Кто-то подходил, бормотал соболезнования, но Люба никого не видела. Все обиды, которые копились между ней и Надей, казались неважными и ненастоящими, в сухом остатке она осталась без сестры. Теперь только она помнит их кукольные чаепития, разговоры, и… не важно, все уже не важно.
– Любочка Дмитриевна, нужно закрывать гробик.
Это распорядитель, до сих пор его не было видно, а он здесь, оказывается.
Люба отпустила край гроба и снова взглянула на то, что лежало внутри. Это не Надя, а пустая оболочка, изношенная и разрушенная, а Нади в ней давно нет.
Она тронула руку сестры, нагретую солнцем:
– Пока, Надь. Увидимся.
Люба накрыла сестру кружевным покровом и отодвинулась. Ей хочется снова взглянуть на сестру, ведь она ее никогда больше не увидит, но откидная крышка глухо стукнула, закрывая Надю от всего живого, тускло блеснул на солнце лак. Люба видит, как гроб опускается в недра ямы, и думает о том, что все это неправильно. Тело должно не гнить где-то, а просто исчезать, потому что этот страшный ритуал оставляет незаживающую рану.
– Давай, малыш, держись, осталось немного.
Это Леонид обнимает ее, не дает упасть.

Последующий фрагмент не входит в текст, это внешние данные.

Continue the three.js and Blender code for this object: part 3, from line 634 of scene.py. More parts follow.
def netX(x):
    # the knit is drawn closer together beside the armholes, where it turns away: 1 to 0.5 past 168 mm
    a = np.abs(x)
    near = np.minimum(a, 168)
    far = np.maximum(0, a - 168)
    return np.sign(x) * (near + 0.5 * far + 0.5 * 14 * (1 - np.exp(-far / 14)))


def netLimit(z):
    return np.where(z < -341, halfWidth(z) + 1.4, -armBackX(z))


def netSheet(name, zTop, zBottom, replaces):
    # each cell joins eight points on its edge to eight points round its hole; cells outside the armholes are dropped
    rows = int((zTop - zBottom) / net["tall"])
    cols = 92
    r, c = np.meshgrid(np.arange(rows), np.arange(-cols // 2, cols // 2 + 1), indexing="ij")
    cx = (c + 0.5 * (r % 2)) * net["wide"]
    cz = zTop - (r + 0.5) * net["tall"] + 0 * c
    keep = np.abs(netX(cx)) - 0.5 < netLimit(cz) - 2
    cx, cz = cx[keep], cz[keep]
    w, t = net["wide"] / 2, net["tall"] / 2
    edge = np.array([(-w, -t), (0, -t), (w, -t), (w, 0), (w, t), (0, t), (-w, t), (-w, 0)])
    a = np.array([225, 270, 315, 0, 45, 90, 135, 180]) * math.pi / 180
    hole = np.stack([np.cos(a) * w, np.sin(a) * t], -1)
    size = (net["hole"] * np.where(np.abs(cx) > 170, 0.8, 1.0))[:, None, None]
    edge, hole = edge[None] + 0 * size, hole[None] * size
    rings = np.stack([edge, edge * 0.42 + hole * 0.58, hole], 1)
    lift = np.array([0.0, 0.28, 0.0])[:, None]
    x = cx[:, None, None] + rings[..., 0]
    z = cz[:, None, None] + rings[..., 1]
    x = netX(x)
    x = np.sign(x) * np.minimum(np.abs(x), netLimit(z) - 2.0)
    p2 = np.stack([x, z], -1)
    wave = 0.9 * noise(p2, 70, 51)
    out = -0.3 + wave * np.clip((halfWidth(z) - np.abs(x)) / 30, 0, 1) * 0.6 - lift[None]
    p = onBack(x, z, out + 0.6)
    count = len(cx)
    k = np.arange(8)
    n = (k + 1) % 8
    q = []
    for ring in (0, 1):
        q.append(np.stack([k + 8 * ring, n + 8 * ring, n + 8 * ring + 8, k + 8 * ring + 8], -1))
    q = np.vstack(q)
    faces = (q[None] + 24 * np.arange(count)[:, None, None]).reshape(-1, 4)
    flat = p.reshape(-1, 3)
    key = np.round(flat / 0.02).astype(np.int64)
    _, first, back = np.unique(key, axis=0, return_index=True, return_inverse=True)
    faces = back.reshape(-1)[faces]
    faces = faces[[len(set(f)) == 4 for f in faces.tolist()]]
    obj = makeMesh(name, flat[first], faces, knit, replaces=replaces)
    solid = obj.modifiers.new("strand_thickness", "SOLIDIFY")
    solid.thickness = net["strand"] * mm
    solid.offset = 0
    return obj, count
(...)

Кладбищенский рабочий подает ей землю на лопате, Люба покорно берет горсть и бросает в яму. Прах к праху.
Люба отходит и садится на скамейку. События последних дней измотали ее сильнее, чем она ожидала, но расклеиться сейчас она не имеет права.
– На вот, выпей. Как знал, что понадобится. – Леонид протягивает ей маленький термос. – Пей, это витаминный коктейль.